There are also lawsuits filed by churches underway against Democratic Govs. Katherine Brown of Oregon and Jared Polis of Colorado for restrictions on churches that do not apply to businesses.

“It does seem like a lot of these government officials are selectively cherry picking, which entities get to open and which ones don’t,” Michael Berry, general counsel at First Liberty, which has successfully represented many churches challenging coronavirus restrictions, told the Register. “When they declare a Home Depot or a Walmart is an essential business therefore they get to open but a place of worship which is essential to American life and central to our society [is not] … these governors and county officials are just declaring by executive fiat, ‘well I don’t think you’re important enough to open.’”

“There’s no constitutional right to go to the mall but there’s absolutely a constitutional right to free exercise of worship,” he said.

Berry said that the president’s comments on the issue were “a recognition that as the nation begins to reopen that places of worship of all faiths should not be left out.”

“There’s always going to be an appropriate balance between public health and constitutional liberties and freedoms and I think that that’s what the administration is trying to do,” he said.

 

Minnesota Bishops’ ‘Good Example’

In Minnesota, Democratic Gov. Tim Walz stated Saturday that “deeming houses of worship essential services” was “up for debate in this country.” However, he did allow limited public worship gatherings, but only after the bishops of Minnesota said that they would defy his restrictive order against such gatherings. Public Masses will resume at one-fourth of church capacity.

“The Catholic bishops of Minnesota believe that the previous limitation on faith-based gatherings to 10 people unreasonably burdened the Church’s ability to fully meet the sacramental needs of our faithful,” Archbishop Bernard Hebda said in a May 23 letter on the matter.

“As allowances were made for other, less essential activities, it seemed to many that the life of faith was receiving unequal treatment,” he continued. “The new executive order removes that unreasonable burden on the Church and allows us to bring the Eucharist, the food of everlasting life, to our community.”

Robert George, the McCormick Professor of Jurisprudence at Princeton University and former chairman of the U.S. Commission on International Religious Freedom (USCIRF), told the Register that “constitutionally, the governors and other state officials are required to be evenhanded and fair in their treatment of different entities whether those are businesses or churches and other houses of worship.”

“There’s a legitimate place for DOJ involvement supporting the churches,” added George, who is Catholic. “There’s a legitimate role for the president in using his bully pulpit and speaking out on behalf of constitutional principles.”

He praised the “good example” of the Minnesota bishops, saying that “the best way to defend your rights is to exercise them and especially to exercise them when they are being violated and to exercise them in defiance of those who are unconstitutionally violating them.”

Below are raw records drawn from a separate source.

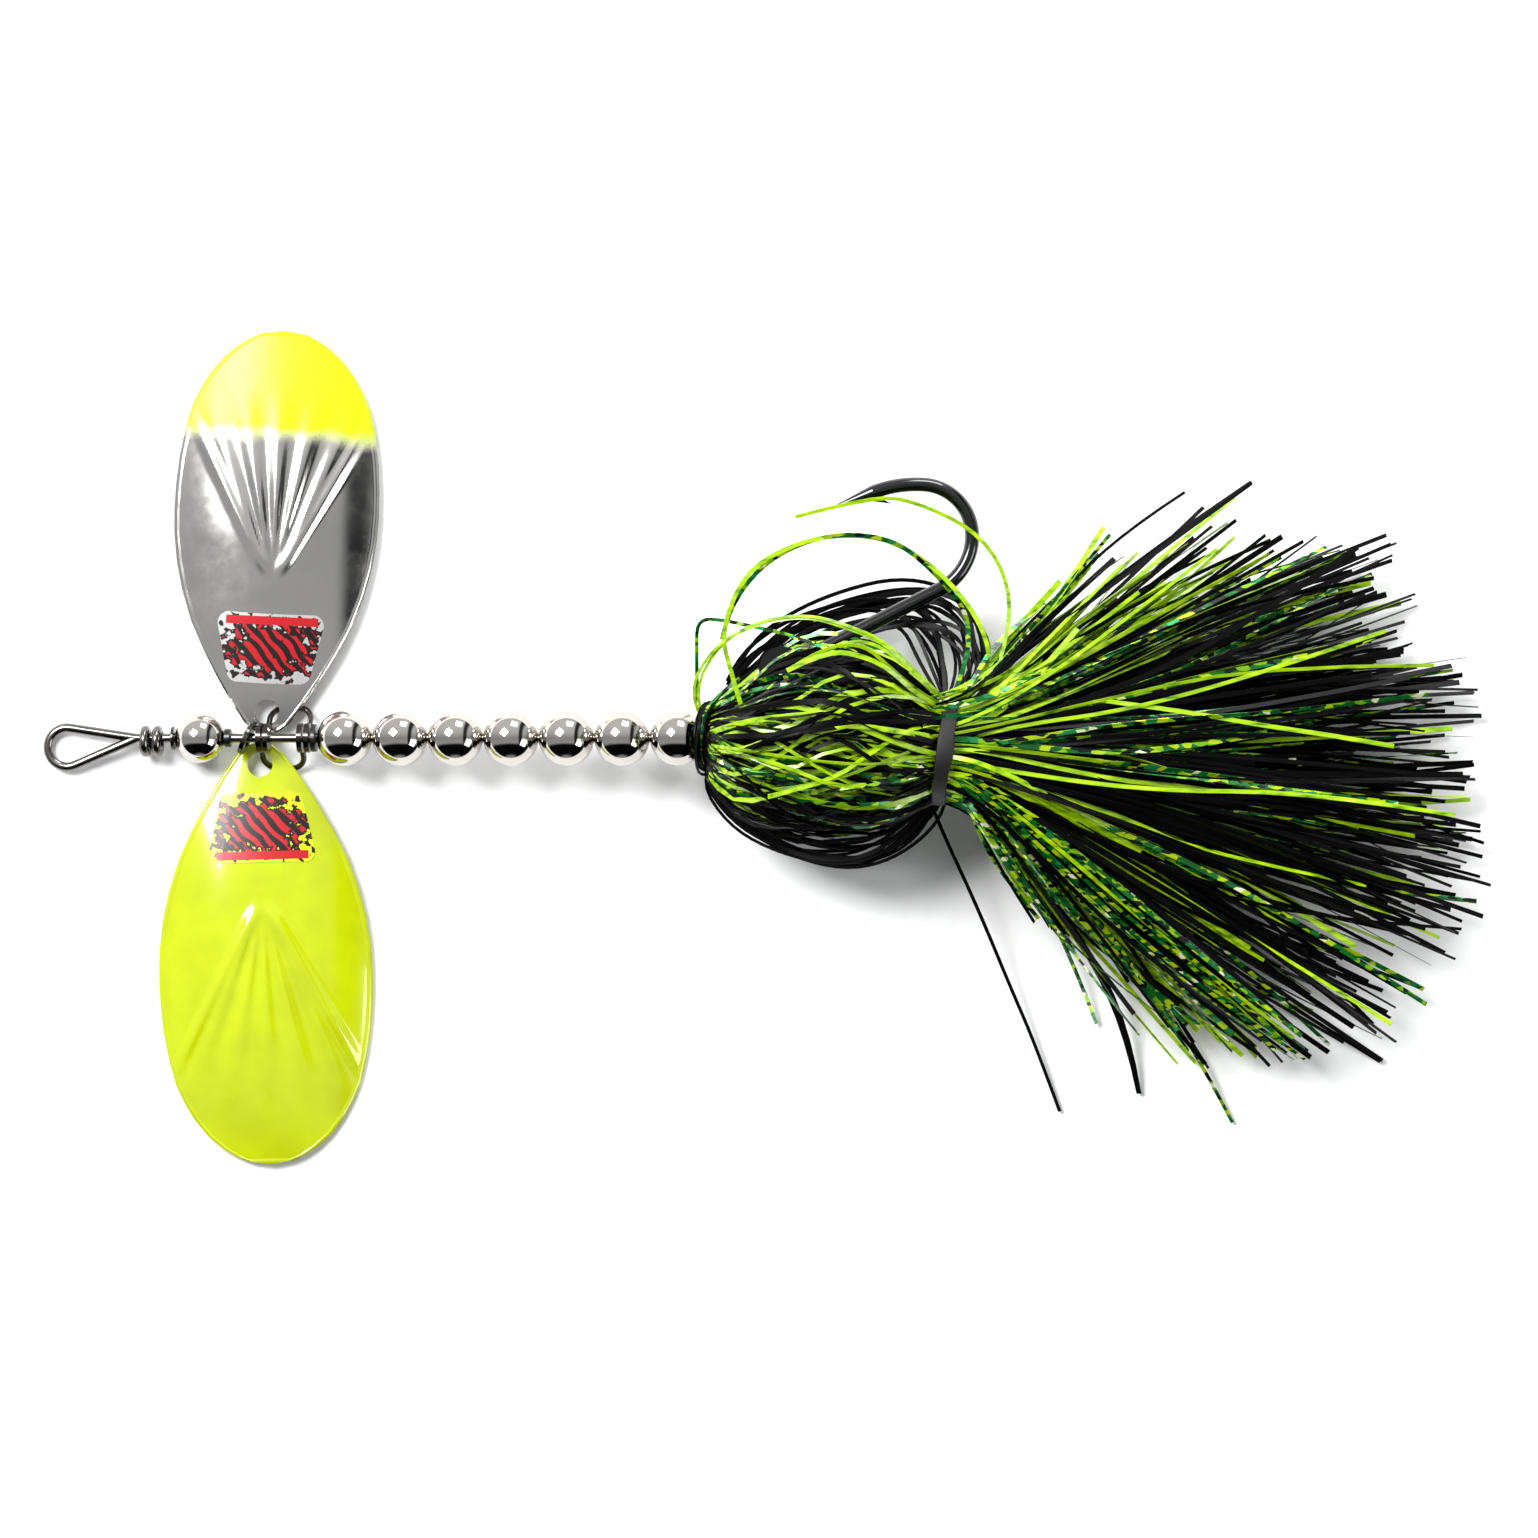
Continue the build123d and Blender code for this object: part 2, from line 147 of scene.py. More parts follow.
def finish_mesh(obj: bpy.types.Object, flat_from: float, weld_mm: float = 0.0) -> None:
    """Welds close points, faces the mesh outwards, and shades it smooth up to an angle.

    Args:
        obj: the piece.
        flat_from: edges that turn more than this many degrees stay sharp.
        weld_mm: points closer than this become one; 0 leaves them.
    """
    select_only(obj)
    bpy.ops.object.mode_set(mode="EDIT")
    bpy.ops.mesh.select_all(action="SELECT")
    if weld_mm:
        bpy.ops.mesh.remove_doubles(threshold=weld_mm * MM)
    bpy.ops.mesh.normals_make_consistent(inside=False)
    bpy.ops.object.mode_set(mode="OBJECT")
    bpy.ops.object.shade_smooth_by_angle(angle=math.radians(flat_from))


def paint(obj: bpy.types.Object, *materials: bpy.types.Material) -> None:
    """Replaces obj's material slots by these materials."""
    obj.data.materials.clear()
    for material in materials:
        obj.data.materials.append(material)


def mix(low: float, high: float, share: float) -> float:
    """The value that lies share of the way from low to high."""
    return low + (high - low) * share


def smooth(share: float) -> float:
    """Eases a share from 0 to 1, and holds it outside them."""
    share = max(0.0, min(1.0, share))
    return share * share * (3 - 2 * share)


def along_pairs(pairs: Iterable[tuple[float, float]], where: float) -> float:
    """Reads a value off a line drawn through (place, value) pairs.

    Args:
        pairs: the pairs, by rising place.
        where: the place to read at; outside the pairs the nearest value holds.

    Returns:
        The value there.
    """
    known = list(pairs)
    if where <= known[0][0]:
        return known[0][1]
    for (a, va), (b, vb) in zip(known, known[1:]):
        if where <= b:
            return mix(va, vb, (where - a) / (b - a))
    return known[-1][1]


# --- finishes ------------------------------------------------------------------------------------
@dataclass(frozen=True)
class PolishedMetal:
    """Plated or bare steel, tumbled bright; faint handling marks break its reflections."""

    name: str
    colour: str
    roughness: float = 0.08
    mark_mm: float = 2.5
    mark_depth: float = 0.012

    def material(self) -> bpy.types.Material:
        """Builds the metal."""
        made, tree, shader, here = start_material(self.name)
        shader.inputs["Base Color"].default_value = linear(self.colour)
        shader.inputs["Metallic"].default_value = 1.0
        marks = add_node(
            tree, "TexNoise", values={"Scale": 1 / (self.mark_mm * MM), "Detail": 5.0, "Roughness": 0.6},
            links={"Vector": here},
        )
        spread = add_node(
            tree, "MapRange",
            values={"From Min": 0.3, "From Max": 0.75, "To Min": self.roughness, "To Max": self.roughness * 2.2},
            links={"Value": marks},
        )
        tree.links.new(spread.outputs["Result"], shader.inputs["Roughness"])
        bump = add_node(
            tree, "Bump", values={"Strength": self.mark_depth, "Distance": 0.2 * MM}, links={"Height": marks}
        )
        tree.links.new(bump.outputs["Normal"], shader.inputs["Normal"])
        return made


@dataclass(frozen=True)
class GlossCoat:
    """A smooth gloss coat such as baked enamel, moulded plastic or, with a high roughness, rubber."""

    name: str
    colour: str
    shade: str
    roughness: float = 0.15
    coat: float = 0.6
    patch_mm: float = 6.0
    ripple: float = 0.05

    def material(self) -> bpy.types.Material:
        """Builds the coat, with slow drifts between its two colours and a faint orange peel."""
        made, tree, shader, here = start_material(self.name)
        shader.inputs["Roughness"].default_value = self.roughness
        shader.inputs["Coat Weight"].default_value = self.coat
        shader.inputs["Coat Roughness"].default_value = 0.04
        drift = add_node(
            tree, "TexNoise", values={"Scale": 1 / (self.patch_mm * MM), "Detail": 4.0}, links={"Vector": here}
        )
        tint = add_node(
            tree, "ValToRGB", links={"Fac": drift},
            stops=[(0.35, linear(self.shade)), (0.65, linear(self.colour))],
        )
        tree.links.new(tint.outputs["Color"], shader.inputs["Base Color"])
        peel = add_node(tree, "TexNoise", values={"Scale": 1 / (0.9 * MM), "Detail": 2.0}, links={"Vector": here})
        bump = add_node(
            tree, "Bump", values={"Strength": self.ripple, "Distance": 0.1 * MM}, links={"Height": peel}
        )
        tree.links.new(bump.outputs["Normal"], shader.inputs["Normal"])
        return made


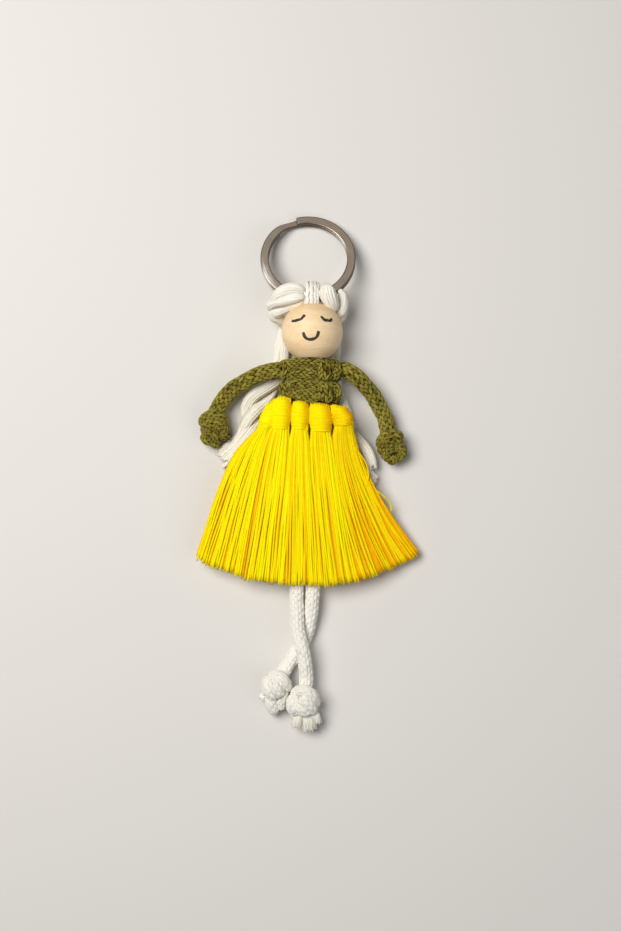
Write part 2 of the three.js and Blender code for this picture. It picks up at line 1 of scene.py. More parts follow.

In that case, he said, “there was a clearly discriminatory treatment of churches, the bishops understood this, and they simply defied an illegal order, an unconstitutional order. Now, something like that should never be done lightly but this was a case where it was clear.”

Bishops in other states faced with similarly unjust restrictions “should demand equal treatment,” George said, “not special treatment but equal treatment so if the liquor store is open, the church has to be allowed to open.”

Lauretta Brown is the Register’s Washington-based staff writer.